Task to complete:
From the records below, copy every line that contains the word "OpenSCAD".

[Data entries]
---------------

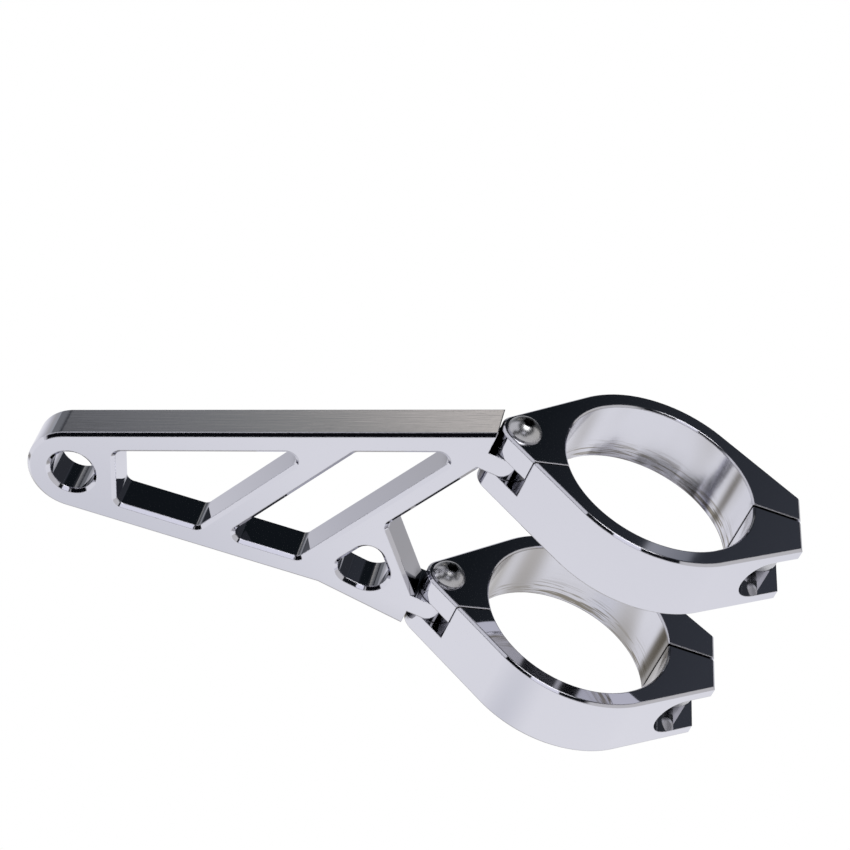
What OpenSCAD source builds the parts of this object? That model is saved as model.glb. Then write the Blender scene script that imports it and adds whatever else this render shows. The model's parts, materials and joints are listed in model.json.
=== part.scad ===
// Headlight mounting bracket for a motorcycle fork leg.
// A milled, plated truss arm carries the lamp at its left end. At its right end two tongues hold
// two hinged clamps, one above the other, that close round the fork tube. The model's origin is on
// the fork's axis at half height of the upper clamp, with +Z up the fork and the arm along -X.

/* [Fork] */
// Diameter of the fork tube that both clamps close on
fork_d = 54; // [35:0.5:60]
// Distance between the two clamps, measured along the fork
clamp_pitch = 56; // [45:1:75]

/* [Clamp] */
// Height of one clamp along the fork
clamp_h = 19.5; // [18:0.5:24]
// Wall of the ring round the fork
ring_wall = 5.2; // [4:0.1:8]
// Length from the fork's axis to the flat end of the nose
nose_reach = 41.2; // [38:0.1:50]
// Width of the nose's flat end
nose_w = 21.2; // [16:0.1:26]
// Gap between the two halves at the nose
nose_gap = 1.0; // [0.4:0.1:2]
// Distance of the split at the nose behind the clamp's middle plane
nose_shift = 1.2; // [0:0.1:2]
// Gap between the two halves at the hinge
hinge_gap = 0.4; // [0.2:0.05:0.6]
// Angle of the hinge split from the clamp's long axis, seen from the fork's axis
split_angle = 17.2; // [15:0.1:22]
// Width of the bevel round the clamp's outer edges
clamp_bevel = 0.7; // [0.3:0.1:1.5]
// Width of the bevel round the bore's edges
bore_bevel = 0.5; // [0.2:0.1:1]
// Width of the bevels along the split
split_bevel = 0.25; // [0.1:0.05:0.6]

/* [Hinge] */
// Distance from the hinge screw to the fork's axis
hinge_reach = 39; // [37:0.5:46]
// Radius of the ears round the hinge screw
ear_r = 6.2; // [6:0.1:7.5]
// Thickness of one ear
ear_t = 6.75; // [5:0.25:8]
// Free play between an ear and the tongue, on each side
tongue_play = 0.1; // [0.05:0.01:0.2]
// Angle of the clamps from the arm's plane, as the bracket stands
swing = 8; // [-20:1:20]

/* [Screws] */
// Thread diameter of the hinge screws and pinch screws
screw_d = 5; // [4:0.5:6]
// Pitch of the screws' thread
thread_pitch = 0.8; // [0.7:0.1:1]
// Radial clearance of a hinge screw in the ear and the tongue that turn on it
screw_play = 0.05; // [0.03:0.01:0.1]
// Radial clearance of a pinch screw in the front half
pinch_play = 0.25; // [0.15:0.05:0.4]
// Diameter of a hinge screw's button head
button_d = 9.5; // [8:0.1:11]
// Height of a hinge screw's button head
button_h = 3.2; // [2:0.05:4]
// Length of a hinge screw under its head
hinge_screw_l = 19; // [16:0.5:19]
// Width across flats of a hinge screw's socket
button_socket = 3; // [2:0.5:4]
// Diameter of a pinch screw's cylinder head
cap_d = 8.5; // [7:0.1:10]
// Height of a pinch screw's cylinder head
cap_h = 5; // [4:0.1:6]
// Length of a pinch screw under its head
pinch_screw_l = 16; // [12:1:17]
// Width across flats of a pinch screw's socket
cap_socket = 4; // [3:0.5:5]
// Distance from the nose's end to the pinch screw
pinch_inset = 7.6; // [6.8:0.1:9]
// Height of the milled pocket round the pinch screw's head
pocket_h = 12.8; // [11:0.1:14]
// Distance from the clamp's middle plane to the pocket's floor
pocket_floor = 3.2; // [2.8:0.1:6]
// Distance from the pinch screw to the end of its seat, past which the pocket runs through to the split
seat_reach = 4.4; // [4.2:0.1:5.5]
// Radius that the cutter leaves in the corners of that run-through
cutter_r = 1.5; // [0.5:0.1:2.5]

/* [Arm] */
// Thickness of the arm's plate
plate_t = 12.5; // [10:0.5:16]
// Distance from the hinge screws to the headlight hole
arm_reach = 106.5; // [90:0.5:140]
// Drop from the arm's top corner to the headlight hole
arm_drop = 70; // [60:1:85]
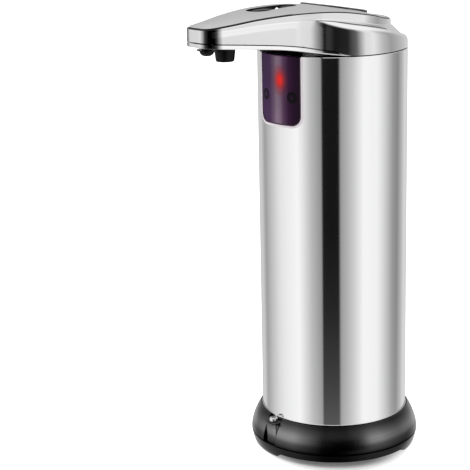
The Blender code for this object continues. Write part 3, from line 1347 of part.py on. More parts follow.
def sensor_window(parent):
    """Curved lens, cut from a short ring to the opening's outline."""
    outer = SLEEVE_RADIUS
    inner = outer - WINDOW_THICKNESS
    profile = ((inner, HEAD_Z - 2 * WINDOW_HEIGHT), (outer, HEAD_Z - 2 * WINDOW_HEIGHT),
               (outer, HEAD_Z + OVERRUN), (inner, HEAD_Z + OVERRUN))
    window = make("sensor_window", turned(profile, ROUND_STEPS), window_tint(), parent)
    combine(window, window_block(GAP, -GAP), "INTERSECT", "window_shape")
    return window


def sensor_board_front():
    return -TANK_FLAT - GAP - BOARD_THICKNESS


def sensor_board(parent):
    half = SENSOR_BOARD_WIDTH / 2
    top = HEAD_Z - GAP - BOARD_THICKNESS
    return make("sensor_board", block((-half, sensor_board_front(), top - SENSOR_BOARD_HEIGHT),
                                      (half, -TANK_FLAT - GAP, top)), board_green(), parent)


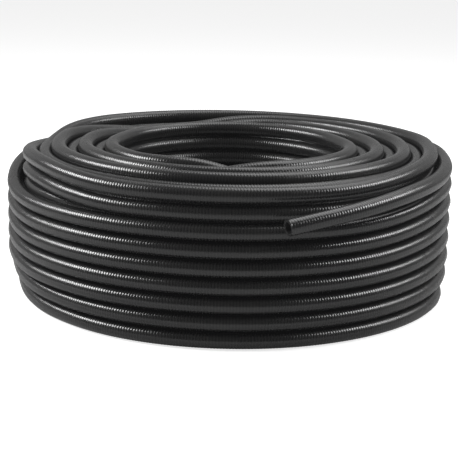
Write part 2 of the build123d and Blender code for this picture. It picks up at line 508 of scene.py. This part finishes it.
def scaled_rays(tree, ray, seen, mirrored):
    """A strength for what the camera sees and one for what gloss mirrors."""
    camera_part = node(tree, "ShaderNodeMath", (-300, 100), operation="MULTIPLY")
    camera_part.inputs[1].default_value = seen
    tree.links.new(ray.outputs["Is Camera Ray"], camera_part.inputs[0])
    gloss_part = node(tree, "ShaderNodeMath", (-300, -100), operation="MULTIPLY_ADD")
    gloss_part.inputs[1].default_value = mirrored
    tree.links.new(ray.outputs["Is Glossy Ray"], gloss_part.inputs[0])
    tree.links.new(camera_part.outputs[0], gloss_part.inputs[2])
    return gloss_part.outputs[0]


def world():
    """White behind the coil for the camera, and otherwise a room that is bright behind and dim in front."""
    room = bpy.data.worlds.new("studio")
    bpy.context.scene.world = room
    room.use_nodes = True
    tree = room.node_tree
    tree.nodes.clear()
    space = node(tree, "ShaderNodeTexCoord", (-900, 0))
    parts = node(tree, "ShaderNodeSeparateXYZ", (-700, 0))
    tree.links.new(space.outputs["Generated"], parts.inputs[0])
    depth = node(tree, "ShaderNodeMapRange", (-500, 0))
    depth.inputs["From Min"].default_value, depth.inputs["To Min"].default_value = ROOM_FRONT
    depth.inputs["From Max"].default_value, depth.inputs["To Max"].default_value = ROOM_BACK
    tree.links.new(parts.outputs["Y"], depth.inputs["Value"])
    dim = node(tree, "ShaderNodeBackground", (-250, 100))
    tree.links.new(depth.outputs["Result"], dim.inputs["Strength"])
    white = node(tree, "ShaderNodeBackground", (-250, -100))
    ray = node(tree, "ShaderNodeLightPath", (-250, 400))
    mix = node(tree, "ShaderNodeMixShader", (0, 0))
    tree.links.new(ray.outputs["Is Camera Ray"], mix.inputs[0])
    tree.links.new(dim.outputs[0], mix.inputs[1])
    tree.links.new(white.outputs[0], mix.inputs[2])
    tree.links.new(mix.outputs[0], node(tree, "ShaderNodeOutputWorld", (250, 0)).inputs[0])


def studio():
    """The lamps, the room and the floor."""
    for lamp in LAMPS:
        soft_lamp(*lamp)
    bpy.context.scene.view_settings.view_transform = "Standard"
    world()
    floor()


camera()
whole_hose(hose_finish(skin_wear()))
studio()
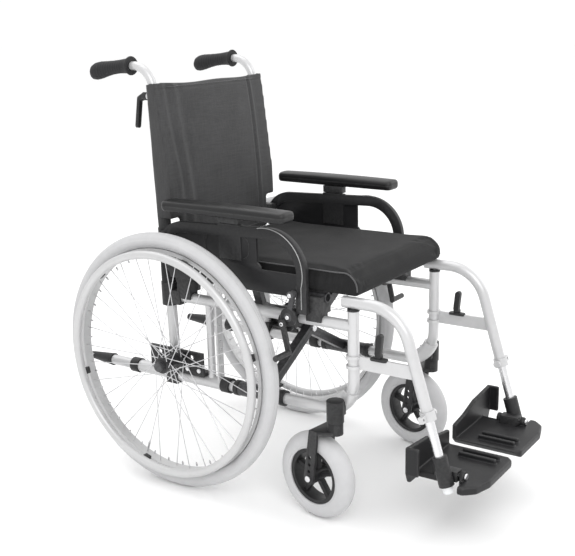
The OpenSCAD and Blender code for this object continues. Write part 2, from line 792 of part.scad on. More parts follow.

---------------

Exercise answer:
What OpenSCAD source builds the parts of this object? That model is saved as model.glb. Then write the Blender scene script that imports it and adds whatever else this render shows. The model's parts, materials and joints are listed in model.json.
The OpenSCAD and Blender code for this object continues. Write part 2, from line 792 of part.scad on. More parts follow.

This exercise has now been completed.